Greta Gerwig! If Lady Bird continues to do well, maybe Gerwig can host and not just have a fun cameo in a filmed bit. In a pitch-perfect ‘80s corporate drama parody, Kyle Mooney plays an office worker who can’t run anymore. Not after what happened (he ripped his pants). Back Bennett plays his workplace bully, who rubs his running ability in Mooney’s face every chance he gets. “When you can run like that you’ve got it all. Money…all of those.” As with most Mooney/Bennett joints, the music and costuming are almost as important as the words. I am also a sucker for poorly defined businesses in comedy, so this hit many sweet spots for me.

Weekend Update

My favorite part of Update this week was the commentary on how commonplace the outing of serial predators has become (what podcast The Daily Zeitgeist has taken to calling “Menghazi”). “It’s just a whole segment of the news now,” says Colin Jost. “You just gotta announce the names every week like Powerball numbers.” My least favorite part of update was the return of the Duncans. Played by Leslie Jones and Mikey Day, the Duncans make sex jokes that often read more like marital rape jokes. Day makes a point to say his injuries were sustained during “consensual intimate trauma,” but one of their sex positions was him literally hiding from his wife under a bed. On the plus side, Jones’ manicure was a very pretty periwinkle.

Bachelor Auction

Vape Queen Chad is back! And like the wealthy tennis club ladies in this sketch, I am utterly charmed by Pete Davidson’s taciturn goober. Chad not only sports the heroin chic bod of a young Shalom Harlow, he can do a dead-on Grinch impression and starts dance crazes at the drop of a hat.

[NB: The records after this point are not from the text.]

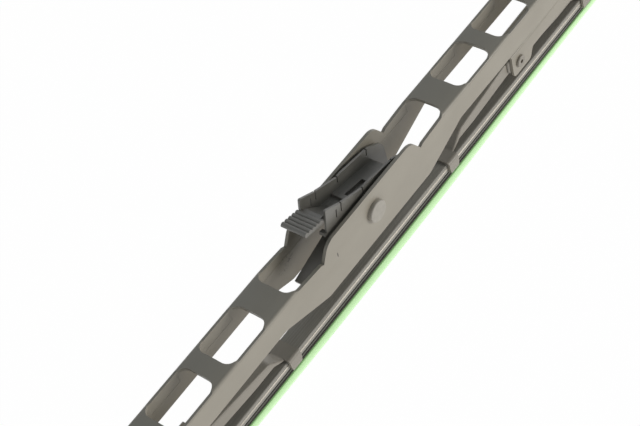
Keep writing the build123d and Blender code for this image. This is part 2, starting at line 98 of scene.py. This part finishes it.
def soft_lamp(name, azimuth, elevation, size, power, colour):
    """A square area lamp facing the blade; azimuth 0 is in front, at -Y, and 90 at +X."""
    a, e = math.radians(azimuth), math.radians(elevation)
    place = Vector((LAMP_DISTANCE * math.sin(a) * math.cos(e),
                    -LAMP_DISTANCE * math.cos(a) * math.cos(e), LAMP_DISTANCE * math.sin(e)))
    data = bpy.data.lights.new(name, "AREA")
    data.size = size
    data.energy = power
    data.color = colour
    lamp = bpy.data.objects.new(name, data)
    turn = (LAMP_TARGET - place).to_track_quat("-Z", "Y")
    lamp.matrix_world = Matrix.Translation(place) @ turn.to_matrix().to_4x4()
    scene.collection.objects.link(lamp)


soft_lamp("front_lamp", azimuth=30, elevation=12, size=0.6, power=10.0, colour=(1.0, 0.985, 0.95))
soft_lamp("back_lamp", azimuth=172, elevation=6, size=0.9, power=3.0, colour=(0.97, 0.985, 1.0))
print("two lamps,", LAMP_DISTANCE, "m away")

# %% [markdown]
# ## World
# A white room would light the tops of the levers too much. So the world is white only where it
# is seen, by the camera, in a reflection or through glass, which a Light Path node tells. To
# all other rays it's a dim sky, slightly blue.

# %% World
SKY_COLOUR, SKY_STRENGTH = (0.74, 0.88, 1.0, 1), 0.17


def seen_ray(tree):
    """1 for rays that come from the camera, a reflection or glass, else 0."""
    path = tree.nodes.new("ShaderNodeLightPath")
    seen = path.outputs["Is Camera Ray"]
    for name in ("Is Glossy Ray", "Is Transmission Ray"):
        larger = tree.nodes.new("ShaderNodeMath")
        larger.operation = "MAXIMUM"
        tree.links.new(seen, larger.inputs[0])
        tree.links.new(path.outputs[name], larger.inputs[1])
        seen = larger.outputs[0]
    return seen


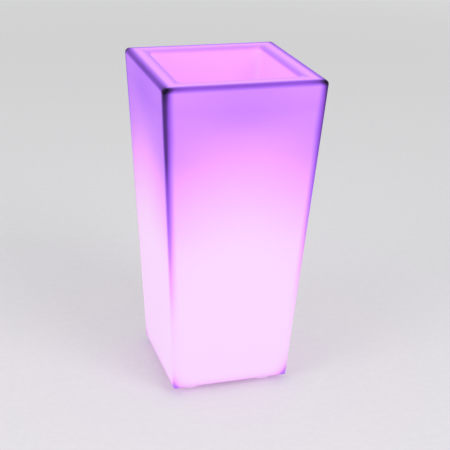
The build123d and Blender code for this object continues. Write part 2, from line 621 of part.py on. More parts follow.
def button_spring():
    """round-wire coil between the button's collar and the control board, round the switch"""
    low_z = COLLAR_Z + BUTTON_COLLAR
    rise = CONTROL_BOARD_Z - low_z - SPRING_WIRE
    pitch = rise / SPRING_TURNS
    path = Helix(pitch=pitch, height=rise, radius=SPRING_RADIUS)
    section = Plane(origin=path @ 0, z_dir=path % 0) * Circle(SPRING_WIRE / 2)
    coil = sweep(section, path=path, is_frenet=True)
    print(f"button spring: gap between turns {pitch - SPRING_WIRE:.2f} mm")
    return Pos(BUTTON_CENTRE[0], BUTTON_CENTRE[1], low_z + SPRING_WIRE / 2) * coil


def charge_socket():
    """panel socket for a round charging plug, with a centre pin and two tails"""
    bore_end_z = SOCKET_FACE_Z + SOCKET_BORE_DEPTH
    socket = rod(SOCKET_FLANGE_RADIUS, SOCKET_FACE_Z, COVER_TOP_Z, SOCKET_CENTRE)
    socket += rod(SOCKET_THREAD_RADIUS, COVER_TOP_Z, SOCKET_END_Z, SOCKET_CENTRE)
    socket -= rod(SOCKET_BORE_RADIUS, SOCKET_FACE_Z - RUN_OVER, bore_end_z, SOCKET_CENTRE)
    socket += rod(SOCKET_PIN_RADIUS, SOCKET_FACE_Z + SOCKET_PIN_INSET, bore_end_z, SOCKET_CENTRE)
    for side in (-1, 1):
        tail_x = SOCKET_CENTRE[0] + side * SOCKET_TAIL_OFFSET
        socket += bar(SOCKET_TAIL, SOCKET_END_Z, (tail_x, SOCKET_CENTRE[1]))
    return socket


def socket_nut():
    low_z = COVER_TOP_Z + SOCKET_PANEL
    hexagon = Pos(*SOCKET_CENTRE, low_z) * RegularPolygon(NUT_HALF_WIDTH, 6, major_radius=False)
    bore = rod(SOCKET_THREAD_RADIUS, low_z - RUN_OVER, low_z + NUT_THICKNESS + RUN_OVER, SOCKET_CENTRE)
    return extrude(hexagon, amount=NUT_THICKNESS) - bore


def port_plug():
    """rubber bung: a flush disc with a hollow nose that goes over the socket's pin, and a tab to pull"""
    face_z = COVER_BOTTOM_Z + PLUG_INSET
    disc_top = face_z + PLUG_DISC
    disc = rod(PLUG_RADIUS, face_z, disc_top, SOCKET_CENTRE)
    disc = fillet(disc.edges().sort_by(Axis.Z)[0], PLUG_EDGE_RADIUS)
    nose = ring(PLUG_NOSE_RADIUS, PLUG_NOSE_BORE_RADIUS, disc_top, disc_top + PLUG_NOSE_LENGTH, SOCKET_CENTRE)
    tab = bar(PLUG_TAB, face_z - PLUG_TAB[2], SOCKET_CENTRE)
    return disc + nose + fillet(tab.edges().filter_by(Axis.Z), PLUG_TAB_CORNER_RADIUS)


def indicator_lens():
    """clear light guide from the status light down to the cover's underside"""
    top_z = CONTROL_BOARD_Z - STATUS_LIGHT_SIZE[2] - LENS_STAND_OUT
    guide = rod(LENS_RADIUS, COVER_BOTTOM_Z - LENS_STAND_OUT, top_z, LENS_CENTRE)
    return guide + rod(LENS_COLLAR_RADIUS, COVER_TOP_Z, COVER_TOP_Z + LENS_COLLAR, LENS_CENTRE)


def lead(name, points):
    """insulated wire along straight runs joined by arcs, each arc as large as its two runs allow"""
    corners = [Vector(*point) for point in points]
    runs = [after - before for before, after in zip(corners, corners[1:])]
    radii = []
    for first, second in zip(runs, runs[1:]):
        half_turn = math.radians(first.get_angle(second)) / 2
        radii.append(LEAD_ARC_SHARE * min(first.length, second.length) / math.tan(half_turn))
    print(name, "bend radii", [round(radius, 1) for radius in radii])
    path = FilletPolyline(*corners, radius=radii)
    section = Plane(origin=path @ 0, z_dir=path % 0) * Circle(LEAD_RADIUS)
    return sweep(section, path=path)


def battery_lead():
    """from the end of the battery holder, round a post, to its plug"""
    start_z = CELL_AXIS_Z - 3
    over_z = PLUG_SOCKET_TOP_Z + 4.5
    points = ((-HOLDER_HALF_LENGTH, -8, start_z), (-45, -8, start_z), (-46, -23, start_z + 5),
              (-36, -37, over_z), (*BATTERY_PLUG_CENTRE, over_z), (*BATTERY_PLUG_CENTRE, PLUG_SOCKET_TOP_Z))
    return lead("battery lead", points)


def light_lead():
    """from its plug, through the slot of the light board and back down onto it"""
    board_top_z = LED_BOARD_Z + BOARD_THICKNESS
    points = ((*LIGHT_PLUG_CENTRE, PLUG_SOCKET_TOP_Z), (*LIGHT_PLUG_CENTRE, PLUG_SOCKET_TOP_Z + 4),
              (0, -47, PLUG_SOCKET_TOP_Z + 6), (0, -47, board_top_z + 5), (0, -40, board_top_z + 5),
              (0, -40, board_top_z))
    return lead("light lead", points)


def charge_lead():
    """from a tail of the charging socket to its plug"""
    tail_x = SOCKET_CENTRE[0] - SOCKET_TAIL_OFFSET
    tail_z = SOCKET_END_Z + SOCKET_TAIL[2]
    points = ((tail_x, SOCKET_CENTRE[1], tail_z), (tail_x, SOCKET_CENTRE[1], tail_z + 6),
              (*CHARGE_PLUG_CENTRE, tail_z + 6), (*CHARGE_PLUG_CENTRE, PLUG_SOCKET_TOP_Z))
    return lead("charge lead", points)


def internal_leads():
    return [battery_lead(), light_lead(), charge_lead()]


PIECES = (planter_body, cover_inserts, base_cover, cover_gasket, cover_screws,
          dome_seal, diffuser_dome, dome_screws,
          led_board, led_board_screws, led_emitters, infrared_receiver,
          battery_holder, battery_contacts, battery_cells, battery_pad,
          control_board, control_board_screws, control_components, button_switch,
          power_button, button_seal, button_spring,
          charge_socket, socket_nut, port_plug, indicator_lens, internal_leads)


def main():
    os.makedirs("parts", exist_ok=True)
    for piece in PIECES:
        shape = piece()
        if isinstance(shape, list):
            shape = Compound(children=shape)
        shape.label = piece.__name__
        export_step(shape, f"parts/{piece.__name__}.step")


main()
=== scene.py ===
import json
import math

import bmesh
import bpy
from mathutils import Matrix, Vector


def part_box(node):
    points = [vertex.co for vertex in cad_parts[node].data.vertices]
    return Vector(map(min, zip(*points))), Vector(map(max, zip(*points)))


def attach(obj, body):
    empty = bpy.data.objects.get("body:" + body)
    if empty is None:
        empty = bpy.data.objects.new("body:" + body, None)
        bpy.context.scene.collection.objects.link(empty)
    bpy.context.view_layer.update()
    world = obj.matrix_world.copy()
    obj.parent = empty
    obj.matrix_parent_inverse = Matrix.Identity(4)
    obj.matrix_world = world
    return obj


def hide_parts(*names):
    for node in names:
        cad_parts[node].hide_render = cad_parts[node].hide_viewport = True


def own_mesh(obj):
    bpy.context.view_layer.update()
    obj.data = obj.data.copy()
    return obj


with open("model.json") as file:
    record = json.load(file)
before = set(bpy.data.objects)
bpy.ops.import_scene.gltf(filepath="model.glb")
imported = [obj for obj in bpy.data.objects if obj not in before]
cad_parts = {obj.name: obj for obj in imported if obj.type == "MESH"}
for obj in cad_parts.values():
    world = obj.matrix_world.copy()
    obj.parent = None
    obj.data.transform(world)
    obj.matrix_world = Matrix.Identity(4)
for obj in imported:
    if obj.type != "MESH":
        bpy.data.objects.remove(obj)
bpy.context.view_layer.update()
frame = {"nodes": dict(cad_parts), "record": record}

# Metres, +Z up, in the planter's own frame: the floor is at 0 and the front side looks along -Y.
RIM_Z = 0.8
UNDERSIDE_Z = 0.0185
RIM_WIDTH = 0.39
BASE_WIDTH = 0.295
OPENING = 0.287
MM = 0.001


class Shade:
    """A socket in a material's node tree. Arithmetic on it adds Math nodes."""

    def __init__(self, tree, socket=None):
        self.tree = tree
        self.socket = socket

    def node(self, kind, settings, inputs, output=0):
        """Any node: its settings are set first, then its sockets get values or links."""
        made = self.tree.nodes.new("ShaderNode" + kind)
        for name, value in settings.items():
            if name == "stops":
                place_stops(made.color_ramp, value)
            else:
                setattr(made, name, value)
        for key, value in inputs.items():
            if isinstance(value, Shade):
                self.tree.links.new(value.socket, made.inputs[key])
            else:
                made.inputs[key].default_value = value
        return Shade(self.tree, made.outputs[output])

    def math(self, operation, *values, clamp=False):
        return self.node("Math", {"operation": operation, "use_clamp": clamp}, dict(enumerate(values)))

    def __add__(self, other):
        return self.math("ADD", self, other)

    def __radd__(self, other):
        return self.math("ADD", other, self)

    def __sub__(self, other):
        return self.math("SUBTRACT", self, other)

    def __rsub__(self, other):
        return self.math("SUBTRACT", other, self)

    def __mul__(self, other):
        return self.math("MULTIPLY", self, other)

    def __rmul__(self, other):
        return self.math("MULTIPLY", other, self)

    def __truediv__(self, other):
        return self.math("DIVIDE", self, other)

    def __abs__(self):
        return self.math("ABSOLUTE", self)

    def clamped(self):
        return self.math("ADD", self, 0.0, clamp=True)

    def smaller(self, other):
        return self.math("MINIMUM", self, other)

    def larger(self, other):
        return self.math("MAXIMUM", self, other)

    def exp(self):
        return self.math("EXPONENT", self)

    def sine(self):
        return self.math("SINE", self)

    def root(self):
        return self.math("SQRT", self)

    def turn(self, other):
        """Angle of the point (other, self) about the origin, in radians."""
        return self.math("ARCTAN2", self, other)

    def rest(self, step):
        """What is left over from whole steps."""
        return self.math("FLOORED_MODULO", self, step)

    def over(self, limit):
        return self.math("GREATER_THAN", self, limit)

    def under(self, limit):
        return self.math("LESS_THAN", self, limit)

    def rise(self, low, high):
        """0 below low, 1 above high, smooth between them."""
        settings = {"interpolation_type": "SMOOTHSTEP", "clamp": True}
        return self.node("MapRange", settings, {"Value": self, "From Min": low, "From Max": high})

    def fall(self, low, high):
        """1 below low, 0 above high, smooth between them."""
        return 1.0 - self.rise(low, high)

    def fading(self, reach):
        """1 at 0, fading exponentially: about a third is left after each reach."""
        return (self / -reach).exp()

    def ramp(self, stops):
        """Colour picked along the stops, each a place from 0 to 1 and a colour as written on screen."""
        colours = [(place, linear(colour)) for place, colour in stops]
        return self.node("ValToRGB", {"stops": colours}, {"Fac": self})

    def level(self, stops):
        """Number picked along the stops, each a place from 0 to 1 and a number from 0 to 1."""
        greys = [(place, (number, number, number)) for place, number in stops]
        ramp = self.node("ValToRGB", {"stops": greys}, {"Fac": self})
        return self.node("SeparateColor", {}, {"Color": ramp})


def place_stops(ramp, stops):
    """Fills a colour ramp with stops."""
    for place, _ in stops[2:]:
        ramp.elements.new(place)
    for element, (place, colour) in zip(ramp.elements, stops):
        element.position = place
        element.color = (*colour, 1.0)


def linear(colour):
    """Linear light of a screen colour."""
    return tuple(c / 12.92 if c <= 0.04045 else ((c + 0.055) / 1.055) ** 2.4 for c in colour)


def length(first, second):
    """Distance from the origin of the point (first, second)."""
    return (first * first + second * second).root()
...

This is Chad’s first live sketch, and something is lost without the quick edits of previous outings. But on the whole, I would take Chad over John McEnroe any day.

Late for Class

I am starting to think this classroom set is cursed. Ever since they put crown moulding on the Gilly set, sketches just underperform on it. Sketches with good premises, solid jokes, and passable visual gags just don’t work in this yellow classroom. Luke Null plays a Spicoli-type class clown who waltzes in late and personally harasses every member of his class. Turns out, this is his first day. He has gotten everybody’s name wrong, and offended everyone he just met. The sketch bombing for the first two minutes could be intentional since we’re not supposed to like this character, but that’s still two minutes of laughless air. Poor Luke Null.

Aer Lingus

Saoirse was a good sport, wasn’t she? I imagine this is what it was like when the writers tried to sell her on this:

Writer: In this sketch, everyone but Kenan is going to try and do your accent, the one that you walk through life with every day. Will they sound more like the Lucky Charms leprechaun? Only time will tell. I’m guessing Cecily will nail it. Saoirse: I’m offended but intrigued. As long as there aren’t any potato jokes. Writer: …there will be some potato jokes. Saoirse: Writer: But also a lot of dogs. Like so many dogs. Saoirse: I love dogs!